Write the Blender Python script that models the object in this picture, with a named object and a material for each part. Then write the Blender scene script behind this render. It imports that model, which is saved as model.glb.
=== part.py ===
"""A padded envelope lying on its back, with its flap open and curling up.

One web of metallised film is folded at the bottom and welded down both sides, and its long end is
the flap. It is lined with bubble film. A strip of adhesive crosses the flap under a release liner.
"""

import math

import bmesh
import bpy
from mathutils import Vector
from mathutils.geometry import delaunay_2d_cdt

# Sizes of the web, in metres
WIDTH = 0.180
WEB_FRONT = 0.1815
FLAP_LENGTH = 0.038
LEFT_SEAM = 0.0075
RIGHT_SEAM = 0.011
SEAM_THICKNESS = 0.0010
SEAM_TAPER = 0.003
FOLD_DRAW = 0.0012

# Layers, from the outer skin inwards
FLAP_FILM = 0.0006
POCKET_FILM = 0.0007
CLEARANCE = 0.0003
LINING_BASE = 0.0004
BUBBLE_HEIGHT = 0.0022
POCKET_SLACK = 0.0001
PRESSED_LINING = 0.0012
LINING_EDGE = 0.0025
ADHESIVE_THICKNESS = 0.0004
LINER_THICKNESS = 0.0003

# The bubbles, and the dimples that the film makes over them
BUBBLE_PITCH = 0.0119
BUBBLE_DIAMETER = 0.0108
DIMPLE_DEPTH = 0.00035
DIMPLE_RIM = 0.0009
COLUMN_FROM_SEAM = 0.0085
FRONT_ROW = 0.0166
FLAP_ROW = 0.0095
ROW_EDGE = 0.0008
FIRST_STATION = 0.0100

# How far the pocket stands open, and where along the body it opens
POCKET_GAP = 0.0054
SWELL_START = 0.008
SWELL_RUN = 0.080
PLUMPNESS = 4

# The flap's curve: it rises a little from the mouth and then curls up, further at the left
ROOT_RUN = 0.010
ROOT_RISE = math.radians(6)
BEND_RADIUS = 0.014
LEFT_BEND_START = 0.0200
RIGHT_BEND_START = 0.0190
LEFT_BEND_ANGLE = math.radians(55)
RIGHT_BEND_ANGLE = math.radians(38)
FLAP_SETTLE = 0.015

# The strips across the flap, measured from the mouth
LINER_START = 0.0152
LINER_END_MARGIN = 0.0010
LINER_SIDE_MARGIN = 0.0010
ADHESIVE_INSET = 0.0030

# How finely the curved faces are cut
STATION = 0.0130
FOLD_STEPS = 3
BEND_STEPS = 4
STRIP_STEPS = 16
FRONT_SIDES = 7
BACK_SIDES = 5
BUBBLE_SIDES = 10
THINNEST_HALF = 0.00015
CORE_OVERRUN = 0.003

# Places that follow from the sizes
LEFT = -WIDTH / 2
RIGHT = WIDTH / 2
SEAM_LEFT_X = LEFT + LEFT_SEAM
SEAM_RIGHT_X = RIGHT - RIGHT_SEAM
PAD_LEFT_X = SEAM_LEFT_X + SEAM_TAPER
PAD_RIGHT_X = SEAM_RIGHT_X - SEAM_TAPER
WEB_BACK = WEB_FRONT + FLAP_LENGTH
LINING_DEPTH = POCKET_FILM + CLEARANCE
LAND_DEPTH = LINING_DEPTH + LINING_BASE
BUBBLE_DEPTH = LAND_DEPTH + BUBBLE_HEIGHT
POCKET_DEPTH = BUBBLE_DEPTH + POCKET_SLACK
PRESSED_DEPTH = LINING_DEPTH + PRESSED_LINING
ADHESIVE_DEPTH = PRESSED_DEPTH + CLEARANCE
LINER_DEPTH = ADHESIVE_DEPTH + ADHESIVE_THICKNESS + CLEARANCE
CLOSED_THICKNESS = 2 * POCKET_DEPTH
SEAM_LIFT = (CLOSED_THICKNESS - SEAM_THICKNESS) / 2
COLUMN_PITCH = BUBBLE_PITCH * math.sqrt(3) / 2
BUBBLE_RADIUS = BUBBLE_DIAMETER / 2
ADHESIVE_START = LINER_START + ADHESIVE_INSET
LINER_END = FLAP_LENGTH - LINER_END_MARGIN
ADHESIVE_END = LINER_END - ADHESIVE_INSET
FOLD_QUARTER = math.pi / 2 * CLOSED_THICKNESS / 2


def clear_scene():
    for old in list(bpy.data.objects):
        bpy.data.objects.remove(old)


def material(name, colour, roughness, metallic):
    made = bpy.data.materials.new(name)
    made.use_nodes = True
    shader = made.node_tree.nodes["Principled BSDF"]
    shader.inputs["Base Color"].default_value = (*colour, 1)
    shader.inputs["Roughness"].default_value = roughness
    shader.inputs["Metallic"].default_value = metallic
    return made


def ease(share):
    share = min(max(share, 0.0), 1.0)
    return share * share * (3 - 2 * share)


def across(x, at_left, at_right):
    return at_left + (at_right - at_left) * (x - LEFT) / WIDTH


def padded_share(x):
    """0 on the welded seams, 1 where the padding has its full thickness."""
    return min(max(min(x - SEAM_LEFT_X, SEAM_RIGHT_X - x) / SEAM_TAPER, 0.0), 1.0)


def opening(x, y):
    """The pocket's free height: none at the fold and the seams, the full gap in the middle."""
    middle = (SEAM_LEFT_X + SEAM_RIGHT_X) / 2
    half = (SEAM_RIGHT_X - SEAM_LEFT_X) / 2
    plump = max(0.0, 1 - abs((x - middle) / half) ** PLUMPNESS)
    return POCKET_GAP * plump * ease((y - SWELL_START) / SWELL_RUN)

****

* _What you should do_
Reproduce the listing above word for word.

* _Answer in full_
Write the Blender Python script that models the object in this picture, with a named object and a material for each part. Then write the Blender scene script behind this render. It imports that model, which is saved as model.glb.
=== part.py ===
"""A padded envelope lying on its back, with its flap open and curling up.

One web of metallised film is folded at the bottom and welded down both sides, and its long end is
the flap. It is lined with bubble film. A strip of adhesive crosses the flap under a release liner.
"""

import math

import bmesh
import bpy
from mathutils import Vector
from mathutils.geometry import delaunay_2d_cdt

# Sizes of the web, in metres
WIDTH = 0.180
WEB_FRONT = 0.1815
FLAP_LENGTH = 0.038
LEFT_SEAM = 0.0075
RIGHT_SEAM = 0.011
SEAM_THICKNESS = 0.0010
SEAM_TAPER = 0.003
FOLD_DRAW = 0.0012

# Layers, from the outer skin inwards
FLAP_FILM = 0.0006
POCKET_FILM = 0.0007
CLEARANCE = 0.0003
LINING_BASE = 0.0004
BUBBLE_HEIGHT = 0.0022
POCKET_SLACK = 0.0001
PRESSED_LINING = 0.0012
LINING_EDGE = 0.0025
ADHESIVE_THICKNESS = 0.0004
LINER_THICKNESS = 0.0003

# The bubbles, and the dimples that the film makes over them
BUBBLE_PITCH = 0.0119
BUBBLE_DIAMETER = 0.0108
DIMPLE_DEPTH = 0.00035
DIMPLE_RIM = 0.0009
COLUMN_FROM_SEAM = 0.0085
FRONT_ROW = 0.0166
FLAP_ROW = 0.0095
ROW_EDGE = 0.0008
FIRST_STATION = 0.0100

# How far the pocket stands open, and where along the body it opens
POCKET_GAP = 0.0054
SWELL_START = 0.008
SWELL_RUN = 0.080
PLUMPNESS = 4

# The flap's curve: it rises a little from the mouth and then curls up, further at the left
ROOT_RUN = 0.010
ROOT_RISE = math.radians(6)
BEND_RADIUS = 0.014
LEFT_BEND_START = 0.0200
RIGHT_BEND_START = 0.0190
LEFT_BEND_ANGLE = math.radians(55)
RIGHT_BEND_ANGLE = math.radians(38)
FLAP_SETTLE = 0.015

# The strips across the flap, measured from the mouth
LINER_START = 0.0152
LINER_END_MARGIN = 0.0010
LINER_SIDE_MARGIN = 0.0010
ADHESIVE_INSET = 0.0030

# How finely the curved faces are cut
STATION = 0.0130
FOLD_STEPS = 3
BEND_STEPS = 4
STRIP_STEPS = 16
FRONT_SIDES = 7
BACK_SIDES = 5
BUBBLE_SIDES = 10
THINNEST_HALF = 0.00015
CORE_OVERRUN = 0.003

# Places that follow from the sizes
LEFT = -WIDTH / 2
RIGHT = WIDTH / 2
SEAM_LEFT_X = LEFT + LEFT_SEAM
SEAM_RIGHT_X = RIGHT - RIGHT_SEAM
PAD_LEFT_X = SEAM_LEFT_X + SEAM_TAPER
PAD_RIGHT_X = SEAM_RIGHT_X - SEAM_TAPER
WEB_BACK = WEB_FRONT + FLAP_LENGTH
LINING_DEPTH = POCKET_FILM + CLEARANCE
LAND_DEPTH = LINING_DEPTH + LINING_BASE
BUBBLE_DEPTH = LAND_DEPTH + BUBBLE_HEIGHT
POCKET_DEPTH = BUBBLE_DEPTH + POCKET_SLACK
PRESSED_DEPTH = LINING_DEPTH + PRESSED_LINING
ADHESIVE_DEPTH = PRESSED_DEPTH + CLEARANCE
LINER_DEPTH = ADHESIVE_DEPTH + ADHESIVE_THICKNESS + CLEARANCE
CLOSED_THICKNESS = 2 * POCKET_DEPTH
SEAM_LIFT = (CLOSED_THICKNESS - SEAM_THICKNESS) / 2
COLUMN_PITCH = BUBBLE_PITCH * math.sqrt(3) / 2
BUBBLE_RADIUS = BUBBLE_DIAMETER / 2
ADHESIVE_START = LINER_START + ADHESIVE_INSET
LINER_END = FLAP_LENGTH - LINER_END_MARGIN
ADHESIVE_END = LINER_END - ADHESIVE_INSET
FOLD_QUARTER = math.pi / 2 * CLOSED_THICKNESS / 2


def clear_scene():
    for old in list(bpy.data.objects):
        bpy.data.objects.remove(old)


def material(name, colour, roughness, metallic):
    made = bpy.data.materials.new(name)
    made.use_nodes = True
    shader = made.node_tree.nodes["Principled BSDF"]
    shader.inputs["Base Color"].default_value = (*colour, 1)
    shader.inputs["Roughness"].default_value = roughness
    shader.inputs["Metallic"].default_value = metallic
    return made


def ease(share):
    share = min(max(share, 0.0), 1.0)
    return share * share * (3 - 2 * share)


def across(x, at_left, at_right):
    return at_left + (at_right - at_left) * (x - LEFT) / WIDTH


def padded_share(x):
    """0 on the welded seams, 1 where the padding has its full thickness."""
    return min(max(min(x - SEAM_LEFT_X, SEAM_RIGHT_X - x) / SEAM_TAPER, 0.0), 1.0)


def opening(x, y):
    """The pocket's free height: none at the fold and the seams, the full gap in the middle."""
    middle = (SEAM_LEFT_X + SEAM_RIGHT_X) / 2
    half = (SEAM_RIGHT_X - SEAM_LEFT_X) / 2
    plump = max(0.0, 1 - abs((x - middle) / half) ** PLUMPNESS)
    return POCKET_GAP * plump * ease((y - SWELL_START) / SWELL_RUN)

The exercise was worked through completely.